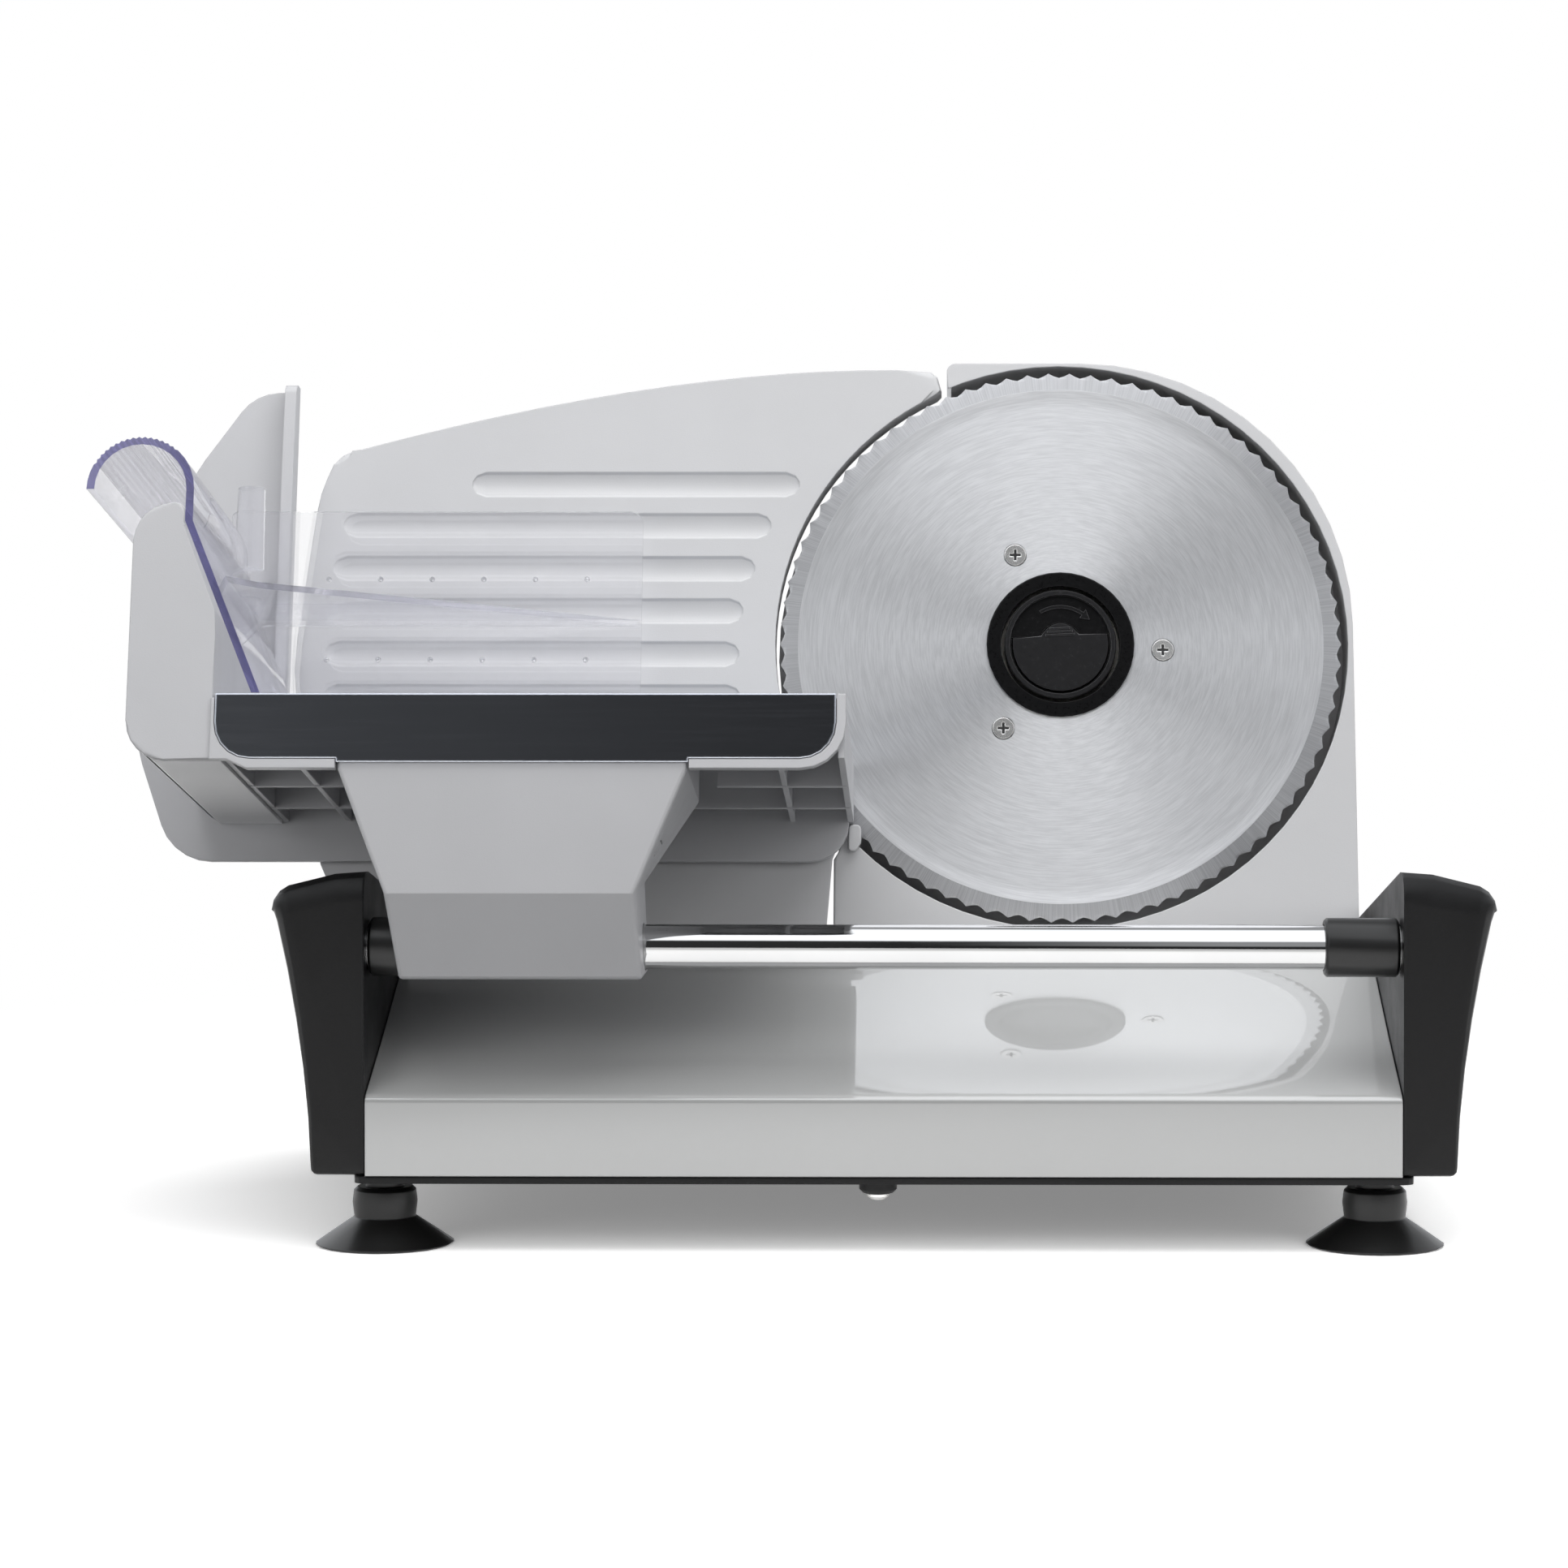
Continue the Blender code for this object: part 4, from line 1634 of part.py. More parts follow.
def underside_ribs(frame, right, rim_back):
    """Crossing ribs under the deck; the front row leaves room for the arm."""
    top = DECK_UNDER + OVERLAP / 2
    half = RIB_SHEET / 2
    for x in (TRAY_LEFT + RIB_LEFT_IN, *RIB_COLUMNS):
        rib_low = (x - half, rim_back - OVERLAP, RIB_BOTTOM)
        fuse(frame, box(rib_low, (x + half, GUARD_FRONT + OVERLAP, top)))
    start, end = TRAY_LEFT + RIB_LEFT_IN - half / 2, right - OVERLAP
    rows = [(RIB_ROWS[0], start, TAB_LEFT - ARM_ROOM[0]), (RIB_ROWS[0], TAB_RIGHT + ARM_ROOM[1], end)]
    rows.append((RIB_ROWS[1], start, end))
    for y, x0, x1 in rows:
        fuse(frame, box((x0, y - half, RIB_BOTTOM - RIB_STEP), (x1, y + half, top)))


def wing_rib(frame):
    """Upright rib on the front of the wing, beside the tray."""
    front = GUARD_FRONT - WING_RIB_DEPTH
    back = GUARD_FRONT + GUARD_REACH
    low, high = DECK_UNDER + GUARD_REACH / 2, WING_TOP + WING_RIB_RISE
    corners = [
        (front, low, 0),
        (front, WING_TOP - WING_RIB_SHOULDER, 0),
        (front + WING_RIB_DEPTH * 0.2, high, WING_RIB_CORNER),
        (back, high, 0),
        (back, low, 0),
    ]
    right = WING_RIB_RIGHT + RIB_STEP
    fuse(frame, prism(rounded(corners), right - WING_RIB_WIDTH, right, "X"))


def arm_section(y_front, y_back, x_left, x_right, z_front, z_back, shrink=0.0):
    return [
        (x_left + shrink, y_front + shrink, z_front),
        (x_right - shrink, y_front + shrink, z_front),
        (x_right - shrink, y_back, z_back),
        (x_left + shrink, y_back, z_back),
    ]


def beyond(start, end, reach):
    """The end moved further along the line from start to end."""
    direction = (Vector(end) - Vector(start)).normalized()
    return tuple(Vector(end) + direction * reach)


def arm_loft(shrink=0.0, top_drop=0.0, reach=0.0):
    """The arm's outer or inner form, in the leaning frame."""
    crease = world_point(*ARM_CREASE)
    foot = world_point(*ARM_FOOT)
    crease_back = world_point(ARM_CREASE_BACK_Y, ARM_CREASE[1])
    foot_back = world_point(ARM_FOOT_BACK_Y, ARM_FOOT[1])
    foot = beyond(crease, foot, reach)
    foot_back = beyond(crease_back, foot_back, reach)
    x0, x1 = TAB_LEFT + SEAT_GAP, TAB_RIGHT - SEAT_GAP
    top = DECK_UNDER - SEAT_GAP - top_drop
    lip = LIP_BOTTOM - ARM_LIP_DROP
    return [
        arm_section(ARM_TOP_Y, ARM_TOP_BACK_Y + reach, x0, x1, top, top, shrink),
        arm_section(ARM_TOP_Y, ARM_TOP_BACK_Y + reach, x0, x1, lip, lip, shrink),
        arm_section(crease[0], crease_back[0] + reach, *ARM_CREASE_X, crease[1], crease_back[1], shrink),
        arm_section(foot[0], foot_back[0] + reach, *ARM_FOOT_X, foot[1], foot_back[1], shrink),
    ]


def carriage_arm(axis):
    """Hollow moulded arm, open at the back and below, with two bush seats on the rod's line."""
    arm = node("carriage_arm", loft(arm_loft()), "grey_plastic", axis)
    bevel = arm.modifiers.new("soft edges", "BEVEL")
    bevel.width = ARM_SOFT
    bevel.segments = 2
    bevel.limit_method = "ANGLE"
    bevel.angle_limit = math.radians(40)
    cut(arm, loft(arm_loft(ARM_WALL, ARM_WALL, ARM_OPEN_REACH)))
    rod = world_point(ROD_Y, ROD_Z)
    seat = BUSH_RADIUS + SEAT_GAP
    crease = world_point(*ARM_CREASE)
    front = crease[0] + ARM_WALL * 0.4
    roof = DECK_UNDER - SEAT_GAP - ARM_WALL / 2
    web_low = rod[1] + seat + BUSH_HOUSING / 3
    web = [
        (front, roof),
        (front, crease[1] + ARM_LIP_DROP),
        (rod[0] - WEB_HALF, web_low),
        (rod[0] + WEB_HALF, web_low),
        (rod[0] + WEB_BACK, roof),
    ]
    for x in bush_places():
        ring = tube(seat + BUSH_HOUSING, seat, x - SEAT_GAP, x + BUSH_LENGTH + SEAT_GAP, 24, "X", rod)
        fuse(arm, prism(web, x + WEB_INSET, x + WEB_INSET + WEB_SHEET, "X"), ring)
    left_end, right_end = bush_places()
    outside = 4 * ARM_WALL
    cut(arm, disc(BUFFER_RADIUS + RUNNING_GAP, ARM_FOOT_X[0] - outside, left_end - ARM_WALL, 24, "X", rod))
    passage = (right_end + BUSH_LENGTH / 2, ARM_FOOT_X[1] + outside)
    cut(arm, disc(ROD_RADIUS + RUNNING_GAP, *passage, 24, "X", rod))


def bush_places():
    left = BASE_LEFT + SEAT_GAP + BUFFER_LENGTH + SEAT_GAP
    right = ARM_FOOT_X[1] - ARM_WALL - BUSH_LENGTH - BUSH_END_GAP
    return left, right


def bushes(axis):
    rod = world_point(ROD_Y, ROD_Z)
    for side, x in zip(("left", "right"), bush_places()):
        ring = tube(BUSH_RADIUS, ROD_RADIUS + SEAT_GAP, x, x + BUSH_LENGTH, 24, "X", rod)
        node(f"arm_bush_{side}", ring, "white_nylon", axis)


def arm_screws(axis):
    """Two screws up through the arm's roof into the deck, and the cutters of their holes."""
    roof = DECK_UNDER - SEAT_GAP - ARM_WALL
    head = roof - SEAT_GAP
    end = DECK_TOP - SEAT_GAP
    profile = [
        (0, head - ARM_SCREW_HEAD),
        (ARM_SCREW_HEAD_RADIUS, head - ARM_SCREW_HEAD * 0.6),
        (ARM_SCREW_HEAD_RADIUS, head),
        (ARM_SCREW_SHANK, head),
        (ARM_SCREW_SHANK, end),
        (0, end),
    ]
    y = ARM_TOP_Y + ARM_SCREW_BACK
    holes = []
    for side, x in (("left", TAB_LEFT + ARM_SCREW_SIDE), ("right", TAB_RIGHT - ARM_SCREW_SIDE)):
        node(f"arm_screw_{side}", turned(profile, 12, "Z"), "zinc", axis, (x, y, 0))
        ends = (roof - OVERLAP, DECK_TOP + OVERLAP)
        holes.append(disc(ARM_SCREW_SHANK + SEAT_GAP, *ends, 12, "Z", (x, y)))
    return holes


def pusher_profile():
    """Section of the handle sheet: half-round arch, short upright and the sloped wall down to the tray."""
    inner_radius = ARCH_RADIUS - PUSHER_SHEET
    foot_z = TRAY_TOP + SEAT_GAP
    step = (GRIP_START - GRIP_END) / (2 * GRIP_FLUTES)
    grip = []
    for i in range(2 * GRIP_FLUTES + 1):
        radius = ARCH_RADIUS - (GRIP_DEPTH if i % 2 else 0)
        a, b = polar(radius, GRIP_START - i * step)
        grip.append((ARCH_X + a, ARCH_Z + b))
    outer_arc = arc((ARCH_X, ARCH_Z), ARCH_RADIUS, 180, GRIP_START, 3)[:-1]
    outer_arc += grip + arc((ARCH_X, ARCH_Z), ARCH_RADIUS, GRIP_END, 0, 4)[1:]
    inner_arc = arc((ARCH_X, ARCH_Z), inner_radius, 0, 180, 14)
    outer_wall = [(ARCH_RIGHT, PUSHER_KNEE_Z), (PUSHER_FOOT_X, foot_z)]
    inner_foot = PUSHER_FOOT_X - PUSHER_SHEET * PUSHER_FOOT_SPREAD
    inner_wall = [(inner_foot, foot_z), (ARCH_RIGHT - PUSHER_SHEET, PUSHER_KNEE_Z)]
    return outer_arc + outer_wall + inner_wall + inner_arc


def food_pusher(axis):
    """Clear pusher: handle sheet over the fence, flat plate with points, stiffening shelf and column."""
    back = PUSHER_BACK
    plate_front = back - PUSHER_PLATE_SHEET
    handle = prism(pusher_profile(), TRAY_FRONT, plate_front + OVERLAP / 2)
    pusher = node("food_pusher", handle, "clear_plastic", axis)
    over_fence = FENCE_TOP + PUSHER_OVER_FENCE
    fuse(pusher, prism(rounded(pusher_plate_corners(over_fence)), plate_front, back))
    fuse(pusher, pusher_shelf(back, plate_front))
    column = [
        (0, over_fence),
        (COLUMN_RADIUS, over_fence),
        (COLUMN_RADIUS - COLUMN_TAPER, COLUMN_TOP),
        (0, COLUMN_TOP),
    ]
    column_node = fuse(pusher, turned(column, 16, "Z", (COLUMN_X, plate_front - OVERLAP)))[0]
    beyond_column = 4 * COLUMN_RADIUS
    behind_low = (COLUMN_X - beyond_column, back - OVERLAP / 2, FENCE_TOP - beyond_column)
    cut(column_node, box(behind_low, (COLUMN_X + beyond_column, back + beyond_column, COLUMN_TOP + OVERLAP)))
    tip = back + POINT_HEIGHT
    foot = back - PUSHER_PLATE_SHEET * 0.4
    point = [(0, foot), (POINT_RADIUS, foot), (POINT_TIP_RADIUS, tip), (0, tip)]
    points = []
    for z in POINT_ROWS:
        for i in range(POINTS_PER_ROW):
            points.append(turned(point, 8, "Y", (POINT_FIRST_X + i * POINT_PITCH, z)))
    fuse(pusher, joined(points))


def pusher_plate_corners(over_fence):
    """Corners of the flat plate, which clears the fence and joins the middle of the handle sheet."""
    foot_z = TRAY_TOP + SEAT_GAP
    middle = PUSHER_SHEET / 2
    return [
        (PUSHER_PLATE_LEFT, over_fence, 0),
        (ARCH_RIGHT - middle, over_fence, 0),
        (ARCH_RIGHT - middle, PUSHER_KNEE_Z, 0),
        (PUSHER_FOOT_X - middle, foot_z, 0),
        (PUSHER_PLATE_RIGHT, foot_z, 0),
        (PUSHER_PLATE_RIGHT, PUSHER_PLATE_TOP, PUSHER_CORNER),
        (PUSHER_PLATE_LEFT, PUSHER_PLATE_TOP, PUSHER_CORNER / 2),
    ]


def pusher_shelf(back, plate_front):
    """Three-cornered stiffening shelf between the sloped wall and the plate."""
    slope = (PUSHER_FOOT_X - ARCH_RIGHT) / (PUSHER_KNEE_Z - TRAY_TOP - SEAT_GAP)
    wall_x = ARCH_RIGHT + (PUSHER_KNEE_Z - PUSHER_SHELF_Z) * slope - PUSHER_SHEET / 2
    right = PUSHER_PLATE_RIGHT - OVERLAP
    outline = [
        (wall_x, back - PUSHER_SHELF_DEPTH),
        (wall_x + PUSHER_SHELF_NOSE, back - PUSHER_SHELF_DEPTH * PUSHER_SHELF_EASE),
        (right, plate_front - OVERLAP),
        (right, plate_front + OVERLAP),
        (wall_x, plate_front + OVERLAP),
    ]
    half = PUSHER_PLATE_SHEET / 2
    return prism(outline, PUSHER_SHELF_Z - half, PUSHER_SHELF_Z + half, "Z")


def build():
    clear_scene()
    placement = empty("placement", None, (-MIDDLE_X, -MIDDLE_Y, 0))
    base_shell()
    bottom_plate()
    feet()
    end_cap("left")
    end_cap("right")
    slide_rod()
    frame = empty("leaning_frame", placement, (0, FRAME_Y, FRAME_Z), (-LEAN, 0, 0))
    housing(frame)
    rear_cover(frame)
    switch(frame)
    cord_gland(frame)
    gear_bracket(frame)
    blade_axis = empty("blade_axis", frame, (BLADE_X, 0, 0))
    blade(blade_axis)
    blade_screws(blade_axis)
    blade_gear(blade_axis)
    hub(blade_axis)
    lock_axis = empty("lock_axis", blade_axis, (0, 0, 0), (0, math.radians(-LOCK_REST_ANGLE), 0))
    lock(lock_axis)
    press_tab(lock_axis)
    spindle(empty("spindle_axis", frame, (BLADE_X, 0, 0)))
    idler(empty("idler_axis", frame, (BLADE_X, 0, IDLER_Z)))
    motor_axis = empty("motor_axis", frame, (0, MOTOR_Y, MOTOR_Z))
    worm_shaft(motor_axis)
    motor(frame, motor_axis)
    guide_axis = empty("thickness_slide", frame)
    knob_axis = empty("knob_axis", frame, (DRIVE_X, 0, DRIVE_Z))
    thickness_plate(guide_axis)
    thickness_drive(frame, guide_axis, knob_axis)
    carriage = empty("carriage_slide", frame)
    tray_plate(carriage)
    carriage_frame(carriage)
    carriage_arm(carriage)
    holes = arm_screws(carriage)
    for name in ("carriage_frame", "carriage_arm"):
        target = bpy.data.objects[name]
        cut(target, joined([hole.copy() for hole in holes]))
    bushes(carriage)
    food_pusher(empty("pusher_slide", carriage))


build()
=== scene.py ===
import math

import bmesh
import bpy
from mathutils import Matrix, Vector


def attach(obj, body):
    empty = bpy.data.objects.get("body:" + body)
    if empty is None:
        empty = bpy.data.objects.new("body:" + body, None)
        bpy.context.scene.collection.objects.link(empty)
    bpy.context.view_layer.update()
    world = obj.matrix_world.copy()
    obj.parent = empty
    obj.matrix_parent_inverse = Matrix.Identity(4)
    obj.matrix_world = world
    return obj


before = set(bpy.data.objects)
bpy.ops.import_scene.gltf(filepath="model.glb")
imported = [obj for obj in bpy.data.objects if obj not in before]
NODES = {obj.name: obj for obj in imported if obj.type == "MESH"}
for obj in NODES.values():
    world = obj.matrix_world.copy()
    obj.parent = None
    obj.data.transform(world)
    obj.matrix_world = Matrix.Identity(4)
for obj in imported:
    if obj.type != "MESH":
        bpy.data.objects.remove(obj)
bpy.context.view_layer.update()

# Camera

IMAGE = 1932
SENSOR = 36
FOCAL_PIXELS = 5000
PRINCIPAL = (1170, 700)
CAMERA_AT = (0.05224, -1.35437, 0.212)
YAW = math.radians(0.6)
PITCH = math.radians(0.9)

camera = bpy.data.objects.new("camera", bpy.data.cameras.new("camera"))
bpy.context.scene.collection.objects.link(camera)
bpy.context.scene.camera = camera
camera.data.sensor_width = SENSOR
camera.data.lens = SENSOR * FOCAL_PIXELS / IMAGE
camera.data.shift_x = (IMAGE / 2 - PRINCIPAL[0] + FOCAL_PIXELS * math.tan(YAW)) / IMAGE
camera.data.shift_y = (PRINCIPAL[1] - IMAGE / 2 + FOCAL_PIXELS * math.tan(PITCH)) / IMAGE
camera.location = CAMERA_AT
camera.rotation_euler = (math.radians(90) - PITCH, 0, YAW)
camera.data.clip_start = 0.05
camera.data.clip_end = 30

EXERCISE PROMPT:
Extract, word for word, every line beginning with the one that holds "switch(frame)" and concluding with the one that holds "bpy.data.objects.remove(obj)". Include both of those lines.

RESULT OF THE TASK:
    switch(frame)
    cord_gland(frame)
    gear_bracket(frame)
    blade_axis = empty("blade_axis", frame, (BLADE_X, 0, 0))
    blade(blade_axis)
    blade_screws(blade_axis)
    blade_gear(blade_axis)
    hub(blade_axis)
    lock_axis = empty("lock_axis", blade_axis, (0, 0, 0), (0, math.radians(-LOCK_REST_ANGLE), 0))
    lock(lock_axis)
    press_tab(lock_axis)
    spindle(empty("spindle_axis", frame, (BLADE_X, 0, 0)))
    idler(empty("idler_axis", frame, (BLADE_X, 0, IDLER_Z)))
    motor_axis = empty("motor_axis", frame, (0, MOTOR_Y, MOTOR_Z))
    worm_shaft(motor_axis)
    motor(frame, motor_axis)
    guide_axis = empty("thickness_slide", frame)
    knob_axis = empty("knob_axis", frame, (DRIVE_X, 0, DRIVE_Z))
    thickness_plate(guide_axis)
    thickness_drive(frame, guide_axis, knob_axis)
    carriage = empty("carriage_slide", frame)
    tray_plate(carriage)
    carriage_frame(carriage)
    carriage_arm(carriage)
    holes = arm_screws(carriage)
    for name in ("carriage_frame", "carriage_arm"):
        target = bpy.data.objects[name]
        cut(target, joined([hole.copy() for hole in holes]))
    bushes(carriage)
    food_pusher(empty("pusher_slide", carriage))


build()
=== scene.py ===
import math

import bmesh
import bpy
from mathutils import Matrix, Vector


def attach(obj, body):
    empty = bpy.data.objects.get("body:" + body)
    if empty is None:
        empty = bpy.data.objects.new("body:" + body, None)
        bpy.context.scene.collection.objects.link(empty)
    bpy.context.view_layer.update()
    world = obj.matrix_world.copy()
    obj.parent = empty
    obj.matrix_parent_inverse = Matrix.Identity(4)
    obj.matrix_world = world
    return obj


before = set(bpy.data.objects)
bpy.ops.import_scene.gltf(filepath="model.glb")
imported = [obj for obj in bpy.data.objects if obj not in before]
NODES = {obj.name: obj for obj in imported if obj.type == "MESH"}
for obj in NODES.values():
    world = obj.matrix_world.copy()
    obj.parent = None
    obj.data.transform(world)
    obj.matrix_world = Matrix.Identity(4)
for obj in imported:
    if obj.type != "MESH":
        bpy.data.objects.remove(obj)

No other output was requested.